Again, according to almost all analysts and commentators, Ilham Aliyev will not only run but win the presidency once or perhaps even several more times, a reflection of the regime he has built and the recognition of his particular skills by the population. But the amendments to the Azerbaijani Constitution that the Azerbaijani people approved do not mean that he has become “president for life.” Indeed, one can argue that by eliminating a provision that resulted from unique conjunction of events in the US after 1945 and then in Azerbaijan after 1991, this referendum sets the stage for what the tradition of two terms George Washington established to be realized at some point in the future.
There are at least three reasons for drawing that conclusion. First, President Aliyev and his government sufficiently respect the Constitution that they were convinced they had to amend it rather than ignore it or subvert it as leaders in some neighboring countries have done. As a result, more and more Azerbaijanis are likely to conclude that the Constitution and all of its various guarantees are something to be taken seriously as well.
Second, by escaping a Constitutional arrangement that would have left him a lame duck and hence less able to navigate the difficult times ahead, including but not limited to the economic shocks of declining petroleum prices and Armenia’s continuing occupation of more than a fifth of Azerbaijani territory, President Aliyev is in a stronger position to defend the interests of his country. Such enormous challenges are why FDR ran for a third and fourth term, as some who have criticized the Azerbaijani referendum prefer to forget.

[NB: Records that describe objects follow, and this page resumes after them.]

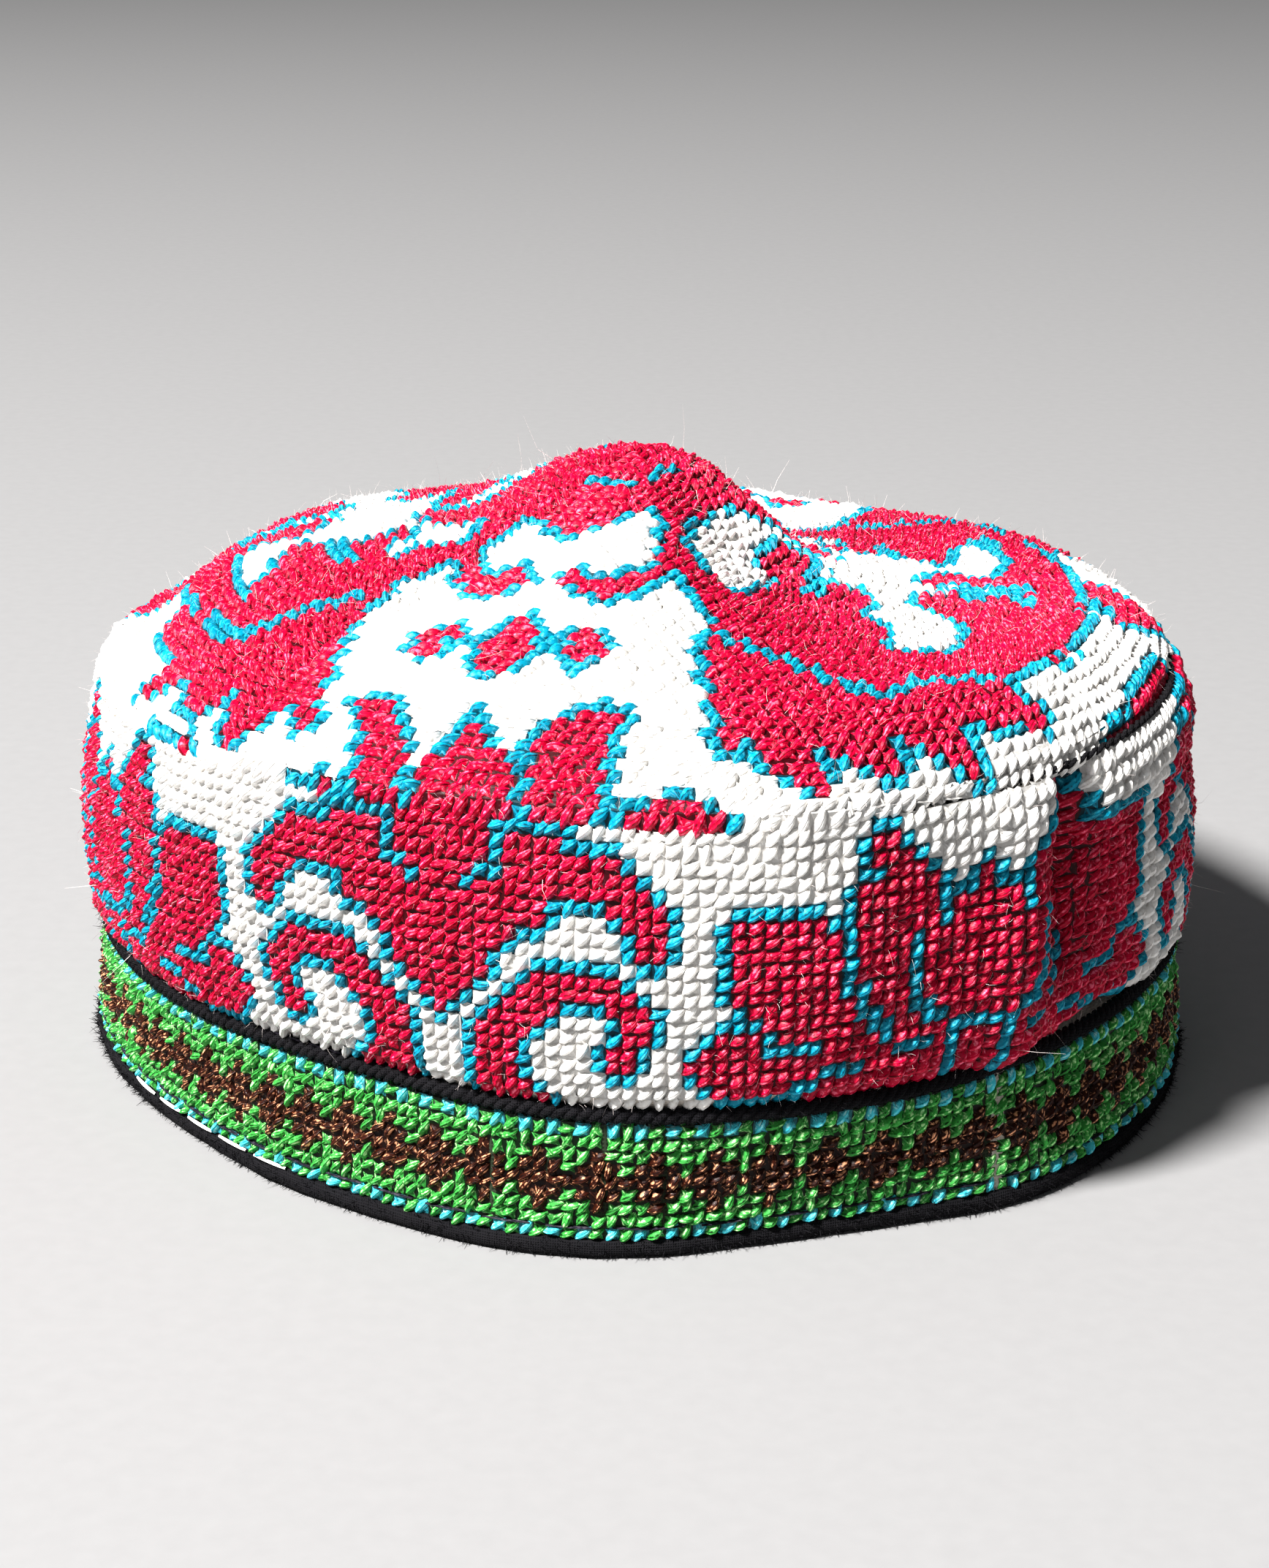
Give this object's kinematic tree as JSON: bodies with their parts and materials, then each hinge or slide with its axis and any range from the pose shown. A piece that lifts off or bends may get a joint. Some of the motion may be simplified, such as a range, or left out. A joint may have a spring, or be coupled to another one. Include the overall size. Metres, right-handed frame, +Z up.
{
  "type": "tubeteika skullcap",
  "caption": "Soft oval skullcap with a low peaked crown, a stitched upright side wall, a patterned band, a cord and a bound rim, open below for a head.",
  "frame": {"origin": "on the floor, under the middle of the cap's box, at the height of the rim's underside", "axes": "+Z up through the peak; -Y is the front that the picture looks at, and Y runs along the longer side of the oval rim"},
  "size_m": [0.182, 0.195, 0.0962],
  "materials": {
    "crown_stitching": "puffy matte silk cross stitch in white, crimson and teal",
    "wall_stitching": "puffy matte silk cross stitch in crimson, white and teal",
    "band_stitching": "fine cross stitch in green, brown and pale blue",
    "black_cord": "fuzzy twisted black cord",
    "black_binding": "fuzzy black woven binding"
  },
  "bodies": {
    "root": {"crown": "crown_stitching", "side_wall": "wall_stitching", "green_band": "band_stitching", "black_braid": "black_cord", "rim_binding": "black_binding"}
  },
  "joints": []
}
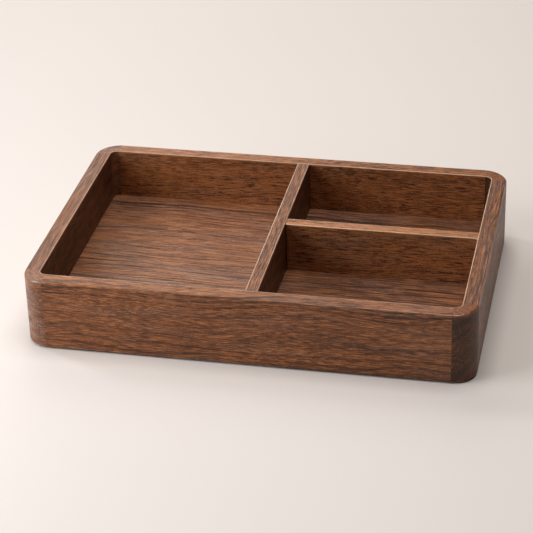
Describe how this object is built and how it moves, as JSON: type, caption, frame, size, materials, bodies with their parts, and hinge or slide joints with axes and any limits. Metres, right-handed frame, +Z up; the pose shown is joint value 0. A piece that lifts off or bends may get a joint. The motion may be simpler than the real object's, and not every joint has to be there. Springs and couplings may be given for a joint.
{
  "type": "desk organizer tray",
  "caption": "Low walnut tray with rounded corners and dividers that part it into long and short open compartments, for pens, clips and notes on a desk.",
  "frame": {"origin": "under the middle of the tray, in the plane of its pads' lower faces", "axes": "+X to the right along the long side, towards the divided side; +Y to the back; +Z up"},
  "size_m": [0.265, 0.18, 0.045],
  "materials": {
    "walnut_rails": "oiled satin",
    "walnut_corner_blocks": "oiled satin",
    "walnut_base_panel": "oiled satin",
    "walnut_dividers": "oiled satin",
    "beech_tongues": "bare",
    "rubber_pads": "matte"
  },
  "bodies": {
    "root": {"front_rail": "walnut_rails", "right_rail": "walnut_rails", "back_rail": "walnut_rails", "left_rail": "walnut_rails", "front_left_block": "walnut_corner_blocks", "front_right_block": "walnut_corner_blocks", "back_right_block": "walnut_corner_blocks", "back_left_block": "walnut_corner_blocks", "base_panel": "walnut_base_panel", "main_divider": "walnut_dividers", "cross_divider": "walnut_dividers", "front_left_tongue_in_front_rail": "beech_tongues", "front_left_tongue_in_left_rail": "beech_tongues", "front_right_tongue_in_right_rail": "beech_tongues", "front_right_tongue_in_front_rail": "beech_tongues", "back_right_tongue_in_back_rail": "beech_tongues", "back_right_tongue_in_right_rail": "beech_tongues", "back_left_tongue_in_left_rail": "beech_tongues", "back_left_tongue_in_back_rail": "beech_tongues", "front_left_pad": "rubber_pads", "front_right_pad": "rubber_pads", "back_right_pad": "rubber_pads", "back_left_pad": "rubber_pads"}
  },
  "joints": []
}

And third, this referendum has yet another consequence that few people are yet thinking about. It has the effect of focusing the attention of Azerbaijanis on the future. George Washington’s decision to retire after a second term was his way of opening the way to the rise of a new generation of leaders. Many believed that having term limits could force that process. But even when after such constitutional limitations are lifted, the challenge of developing new generations of leadership does not go away. Instead, it may become even more compelling.